Winchester Cathedral, Hampshire

Full Dedication: Cathedral Church of the Holy Trinity, St. Peter, St. Paul and St. Swithun
Became a Cathedral in 676 AD

Winchester is one of England's great Cathedrals. The earliest records date to Roman times, and a Saxon church can still be followed in outline today. Winchester became a Cathedral in 676 AD at which time the City was the English capital following the accession of Alfred the Great who was buried in the early Cathedral. St. Swithun also died here in 862 AD and there is a famous story that when his bones were moved (in July 971) it rained for forty days - the tale now running that if it rains on St. Swithun's Day there will be a wet summer.

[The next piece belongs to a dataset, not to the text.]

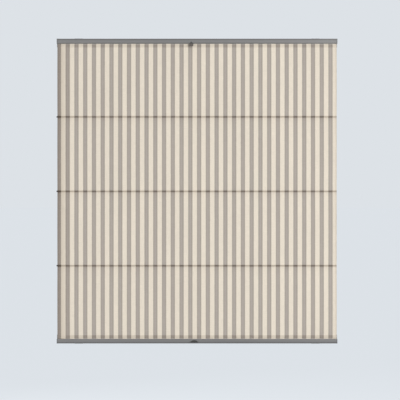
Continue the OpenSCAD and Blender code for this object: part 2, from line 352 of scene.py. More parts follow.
    def glow(self, colour: Colour, share: float) -> None:
        """Shows a plain colour to the camera and in reflections, over the lit surface.

        Args:
            colour: The colour.
            share: How much of it shows; the rest is the lit surface with its shadows.
        """
        light = self.result("Emission", (*colour, 1.0))
        seen = self.multiply(self.seen(), share)
        mixed = self.result("MixShader", seen, self.surface.outputs["BSDF"], light)
        output = next(n for n in self.tree.nodes if n.type == "OUTPUT_MATERIAL")
        self.feed(output.inputs["Surface"], mixed)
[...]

Winchester is one end of the Pilgrim's Way - the other end is in Canterbury - and as such grew even more in importance. In 1079 the newly arrived Normans saw the strategic importance of the city and began constructing the massive Cathedral we have today. In interior arcades date from 1394 and are amongst the most spectacular parts of the Cathedral.

A Benedictine Monastery was built adjoining the Cathedral and it continued to flourish throughout the Middle Ages. Of the Monastery there is now nothing to see, but the Cathedral is one of the most spectacular there is.

Amongst those buried inside are William Rufus and Jane Austen. There is also a small bronze statue of a diver, William Walker, who worked alone, in the dark in the flooded Norman crypt in order to shore up the foundations and allow the Cathedral to stand for generations to come.